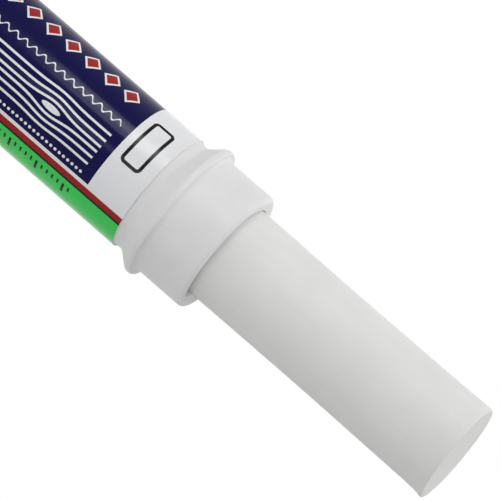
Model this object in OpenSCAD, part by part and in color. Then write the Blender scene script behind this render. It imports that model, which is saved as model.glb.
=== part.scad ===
// Twist-up repair wax stick, standing on its knob with the wax wound out.
// The long axis is Z, the base is at Z = 0 and the printed panel faces -Y.

/* [Wax stick] */
// Diameter of the wax
stick_d = 19.26; // [14:0.02:30]
// How far the wax stands out of the collar's nose
stick_out = 53.4; // [20:0.2:90]
// How far the tip sinks below the nose when the wax is wound in
tip_park = 0.6; // [0.2:0.1:4]
// Radius round the edge of the tip
tip_round = 0.9; // [0.3:0.1:2.5]
// Length of the thinner foot that sits in the cup
foot_l = 5; // [3.5:0.5:8]

/* [Barrel tube] */
// Wall of the tube between the guide grooves
barrel_wall = 2.05; // [1.7:0.05:4]
// Depth of the guide grooves in the bore
groove_depth = 0.85; // [0.4:0.05:1.1]
// Width of the guide grooves
groove_w = 3.2; // [2:0.1:6]
// Number of guide grooves
groove_count = 2; // [2:1:4]
// Spare run below the wound-in carrier
spare_run = 10; // [1:0.5:40]

/* [Label] */
// Thickness of the printed film
label_t = 0.11; // [0.05:0.01:0.4]
// Bare tube left below the film
label_margin = 0.6; // [0.2:0.1:10]
// Width of the seam where the film laps over itself
seam_w = 4; // [1:0.5:12]

/* [Front collar] */
// Wall of the collar's neck
neck_wall = 2.61; // [2.3:0.01:5]
// Length of the neck, from the flange to the nose
neck_l = 10.8; // [6:0.1:30]
// How far the flange stands proud of the neck
flange_h = 1.48; // [0.5:0.01:4]
// Width of the flange's rim
flange_rim = 0.8; // [0.3:0.1:3]
// Length of the cone that rises to the flange
flare_l = 3.1; // [1:0.1:6]
// Length of the straight shank below the cone
shank_l = 1.8; // [0.5:0.1:6]
// Step from the tube's outside in to the shank
shank_step = 0.3; // [0.1:0.05:0.6]
// Radius round the outer edge of the nose
nose_round = 1.3; // [0.3:0.1:1.3]
// Radius round the inner edge of the nose
mouth_round = 0.9; // [0.3:0.1:1]
// Length of the collar's spigot inside the tube
spigot_l = 8.5; // [5:0.5:20]
// Wall of the collar's and the plug's spigots
spigot_wall = 1.05; // [0.7:0.05:1.25]
// Height of the snap beads on the spigots
bead_h = 0.2; // [0.1:0.05:0.3]
// Distance from a spigot's shoulder to its snap bead
bead_setback = 3; // [2:0.1:4]

/* [Carrier cup] */
// Wall of the cup round the foot of the wax
cup_wall = 0.7; // [0.5:0.05:1.4]
// Thickness of the cup's floor
cup_floor = 2.2; // [1.2:0.1:5]
// Length of the skirt below the floor
skirt_l = 6; // [4.5:0.5:14]
// Height of the guide lugs at the bottom of the skirt
lug_h = 3.2; // [2:0.1:4]
// Height of the threaded boss above the floor
nut_rise = 3; // [1:0.1:3.2]
// Wall of the threaded boss
nut_wall = 1.3; // [0.9:0.1:2.2]
// Thickness of the fins that key the wax to the cup
fin_t = 0.8; // [0.4:0.1:1.6]
// Height of the fins
fin_h = 2.4; // [1:0.1:3]
// Number of fins
fin_count = 4; // [3:1:6]

/* [Lead screw] */
// Diameter of the screw's core
core_d = 3.8; // [3:0.1:5]
// Height of the thread above the core
thread_h = 0.7; // [0.4:0.05:0.9]
// Width of the thread at the core
thread_root_w = 1.8; // [1.2:0.1:2.4]
// Width of the thread at its crest
thread_crest_w = 0.9; // [0.4:0.1:1.2]
// Rise of the carrier in one turn
thread_lead = 6; // [4:0.5:12]
// Diameter of the journal that turns in the rear plug
journal_d = 5.2; // [4.6:0.1:7]
// Diameter of the thrust flange
thrust_d = 9; // [8:0.1:12]
// Thickness of the thrust flange
thrust_t = 1.2; // [0.8:0.1:3]
// Width of the six-sided drive end across its flats
drive_flats = 4.2; // [3:0.1:4.4]
// Length of the drive end
drive_l = 6.5; // [4:0.5:8]

/* [Rear plug] */
// Thickness of the plug's visible flange
plug_rim = 1.6; // [0.8:0.1:4]
// Length of the plug's spigot inside the tube
plug_l = 6; // [5:0.5:12]
// Thickness of the plug's floor
plug_floor = 2.8; // [2.5:0.1:5]
// Wall of the bearing sleeve round the journal
bearing_wall = 1.4; // [0.8:0.1:2.2]
// Length of the bearing sleeve above the floor
bearing_l = 3.6; // [1:0.1:8]

/* [Seal ring] */
// Diameter of the rubber ring's cord
ring_cord = 1.4; // [1:0.1:1.8]

/* [Twist knob] */
// Height of the knob
knob_h = 14; // [11.5:0.5:30]
// Wall of the knob
knob_wall = 1.8; // [1.3:0.1:3]
// Thickness of the knob's floor
knob_floor = 1.8; // [1:0.1:3]
// Wall of the hub round the drive socket
hub_wall = 1.9; // [1:0.1:3]
// Number of grip flutes
flute_count = 30; // [16:1:40]
// Radius of each grip flute
flute_r = 0.7; // [0.4:0.05:0.9]
// Depth of each grip flute
flute_depth = 0.45; // [0.2:0.05:0.6]
// Plain band above and below the flutes
flute_band = 1.7; // [1:0.1:3]
// Radius round the knob's bottom edge
knob_round = 0.9; // [0.3:0.1:1.4]

/* [Shade disc] */
// Thickness of the coloured disc in the knob's base
disc_t = 1.2; // [0.6:0.1:2]
// Width of the foot ring round the disc
foot_ring_w = 3; // [2:0.1:4]
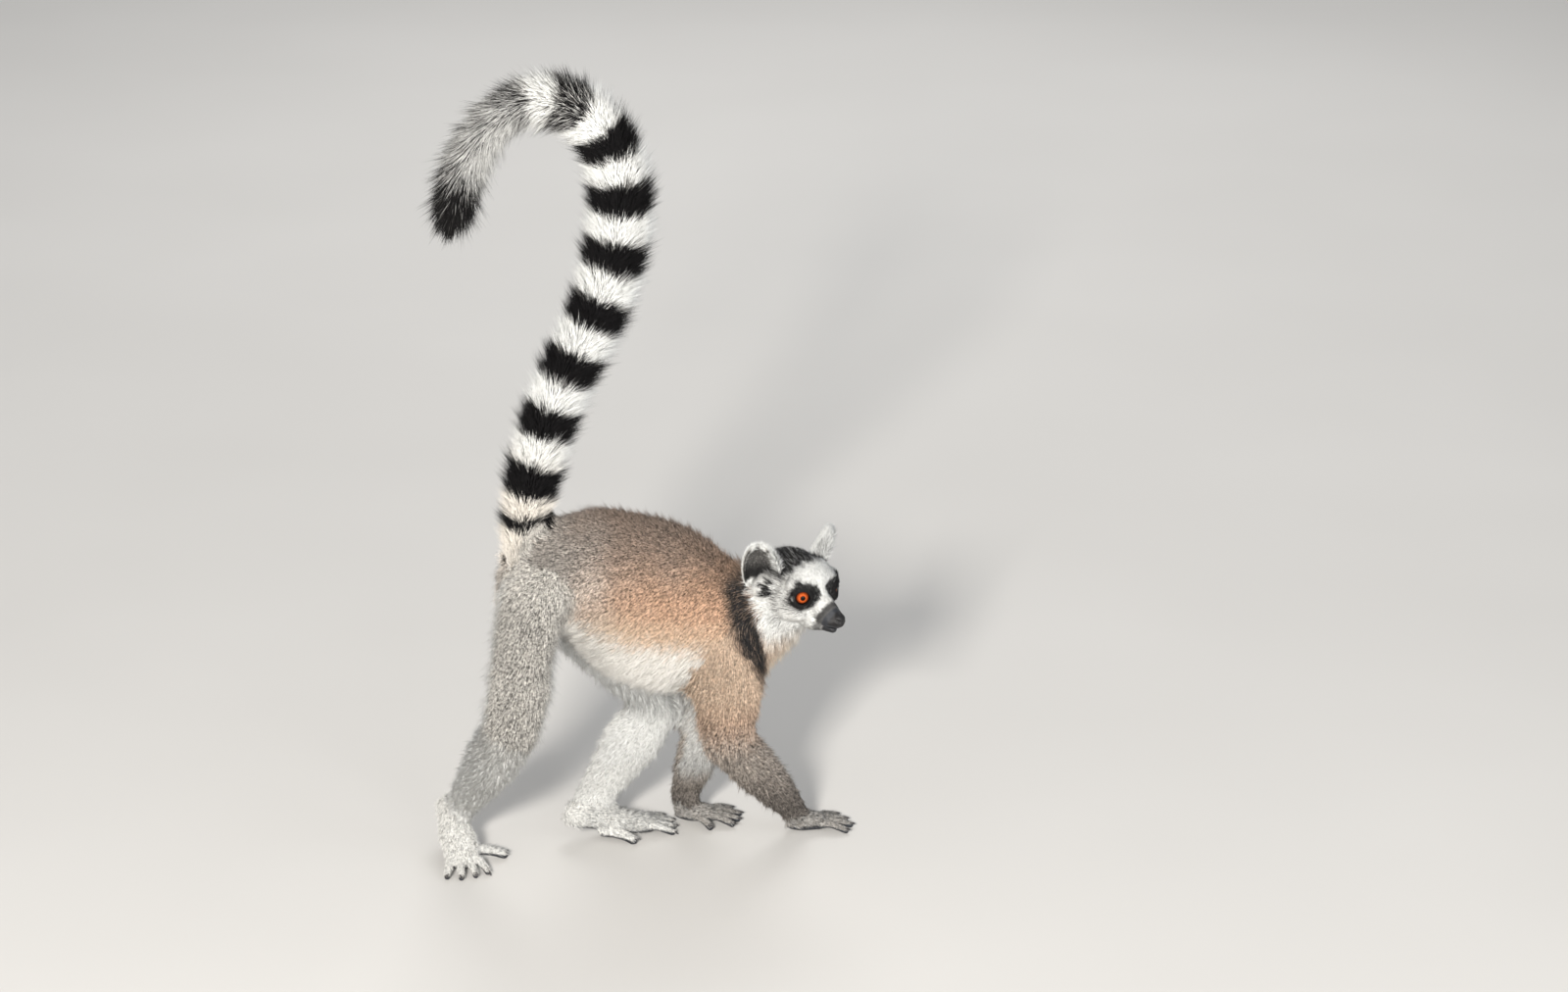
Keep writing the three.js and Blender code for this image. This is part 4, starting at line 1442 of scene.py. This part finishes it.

Exercise brief:
From the preceding material, extract every line exactly.

Answer to the task:
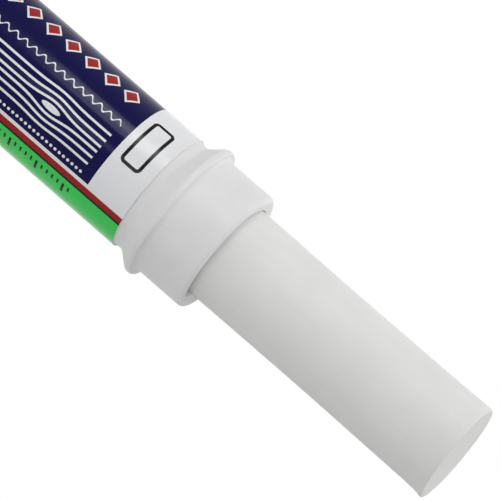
Model this object in OpenSCAD, part by part and in color. Then write the Blender scene script behind this render. It imports that model, which is saved as model.glb.
=== part.scad ===
// Twist-up repair wax stick, standing on its knob with the wax wound out.
// The long axis is Z, the base is at Z = 0 and the printed panel faces -Y.

/* [Wax stick] */
// Diameter of the wax
stick_d = 19.26; // [14:0.02:30]
// How far the wax stands out of the collar's nose
stick_out = 53.4; // [20:0.2:90]
// How far the tip sinks below the nose when the wax is wound in
tip_park = 0.6; // [0.2:0.1:4]
// Radius round the edge of the tip
tip_round = 0.9; // [0.3:0.1:2.5]
// Length of the thinner foot that sits in the cup
foot_l = 5; // [3.5:0.5:8]

/* [Barrel tube] */
// Wall of the tube between the guide grooves
barrel_wall = 2.05; // [1.7:0.05:4]
// Depth of the guide grooves in the bore
groove_depth = 0.85; // [0.4:0.05:1.1]
// Width of the guide grooves
groove_w = 3.2; // [2:0.1:6]
// Number of guide grooves
groove_count = 2; // [2:1:4]
// Spare run below the wound-in carrier
spare_run = 10; // [1:0.5:40]

/* [Label] */
// Thickness of the printed film
label_t = 0.11; // [0.05:0.01:0.4]
// Bare tube left below the film
label_margin = 0.6; // [0.2:0.1:10]
// Width of the seam where the film laps over itself
seam_w = 4; // [1:0.5:12]

/* [Front collar] */
// Wall of the collar's neck
neck_wall = 2.61; // [2.3:0.01:5]
// Length of the neck, from the flange to the nose
neck_l = 10.8; // [6:0.1:30]
// How far the flange stands proud of the neck
flange_h = 1.48; // [0.5:0.01:4]
// Width of the flange's rim
flange_rim = 0.8; // [0.3:0.1:3]
// Length of the cone that rises to the flange
flare_l = 3.1; // [1:0.1:6]
// Length of the straight shank below the cone
shank_l = 1.8; // [0.5:0.1:6]
// Step from the tube's outside in to the shank
shank_step = 0.3; // [0.1:0.05:0.6]
// Radius round the outer edge of the nose
nose_round = 1.3; // [0.3:0.1:1.3]
// Radius round the inner edge of the nose
mouth_round = 0.9; // [0.3:0.1:1]
// Length of the collar's spigot inside the tube
spigot_l = 8.5; // [5:0.5:20]
// Wall of the collar's and the plug's spigots
spigot_wall = 1.05; // [0.7:0.05:1.25]
// Height of the snap beads on the spigots
bead_h = 0.2; // [0.1:0.05:0.3]
// Distance from a spigot's shoulder to its snap bead
bead_setback = 3; // [2:0.1:4]

/* [Carrier cup] */
// Wall of the cup round the foot of the wax
cup_wall = 0.7; // [0.5:0.05:1.4]
// Thickness of the cup's floor
cup_floor = 2.2; // [1.2:0.1:5]
// Length of the skirt below the floor
skirt_l = 6; // [4.5:0.5:14]
// Height of the guide lugs at the bottom of the skirt
lug_h = 3.2; // [2:0.1:4]
// Height of the threaded boss above the floor
nut_rise = 3; // [1:0.1:3.2]
// Wall of the threaded boss
nut_wall = 1.3; // [0.9:0.1:2.2]
// Thickness of the fins that key the wax to the cup
fin_t = 0.8; // [0.4:0.1:1.6]
// Height of the fins
fin_h = 2.4; // [1:0.1:3]
// Number of fins
fin_count = 4; // [3:1:6]

/* [Lead screw] */
// Diameter of the screw's core
core_d = 3.8; // [3:0.1:5]
// Height of the thread above the core
thread_h = 0.7; // [0.4:0.05:0.9]
// Width of the thread at the core
thread_root_w = 1.8; // [1.2:0.1:2.4]
// Width of the thread at its crest
thread_crest_w = 0.9; // [0.4:0.1:1.2]
// Rise of the carrier in one turn
thread_lead = 6; // [4:0.5:12]
// Diameter of the journal that turns in the rear plug
journal_d = 5.2; // [4.6:0.1:7]
// Diameter of the thrust flange
thrust_d = 9; // [8:0.1:12]
// Thickness of the thrust flange
thrust_t = 1.2; // [0.8:0.1:3]
// Width of the six-sided drive end across its flats
drive_flats = 4.2; // [3:0.1:4.4]
// Length of the drive end
drive_l = 6.5; // [4:0.5:8]

/* [Rear plug] */
// Thickness of the plug's visible flange
plug_rim = 1.6; // [0.8:0.1:4]
// Length of the plug's spigot inside the tube
plug_l = 6; // [5:0.5:12]
// Thickness of the plug's floor
plug_floor = 2.8; // [2.5:0.1:5]
// Wall of the bearing sleeve round the journal
bearing_wall = 1.4; // [0.8:0.1:2.2]
// Length of the bearing sleeve above the floor
bearing_l = 3.6; // [1:0.1:8]

/* [Seal ring] */
// Diameter of the rubber ring's cord
ring_cord = 1.4; // [1:0.1:1.8]

/* [Twist knob] */
// Height of the knob
knob_h = 14; // [11.5:0.5:30]
// Wall of the knob
knob_wall = 1.8; // [1.3:0.1:3]
// Thickness of the knob's floor
knob_floor = 1.8; // [1:0.1:3]
// Wall of the hub round the drive socket
hub_wall = 1.9; // [1:0.1:3]
// Number of grip flutes
flute_count = 30; // [16:1:40]
// Radius of each grip flute
flute_r = 0.7; // [0.4:0.05:0.9]
// Depth of each grip flute
flute_depth = 0.45; // [0.2:0.05:0.6]
// Plain band above and below the flutes
flute_band = 1.7; // [1:0.1:3]
// Radius round the knob's bottom edge
knob_round = 0.9; // [0.3:0.1:1.4]

/* [Shade disc] */
// Thickness of the coloured disc in the knob's base
disc_t = 1.2; // [0.6:0.1:2]
// Width of the foot ring round the disc
foot_ring_w = 3; // [2:0.1:4]
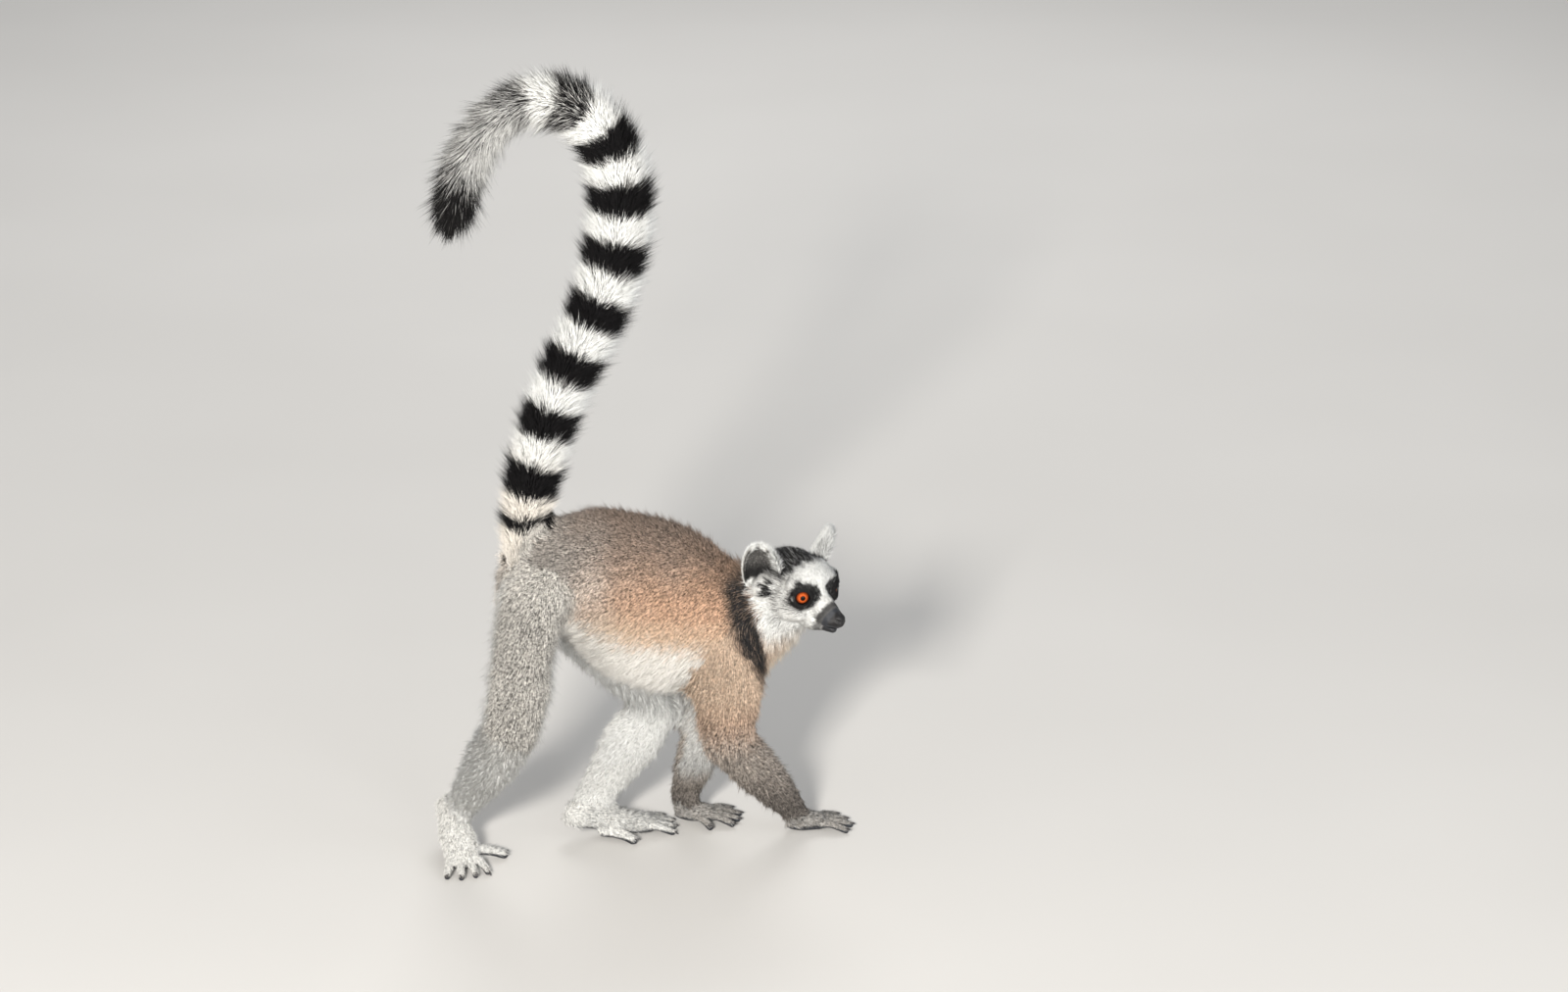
Keep writing the three.js and Blender code for this image. This is part 4, starting at line 1442 of scene.py. This part finishes it.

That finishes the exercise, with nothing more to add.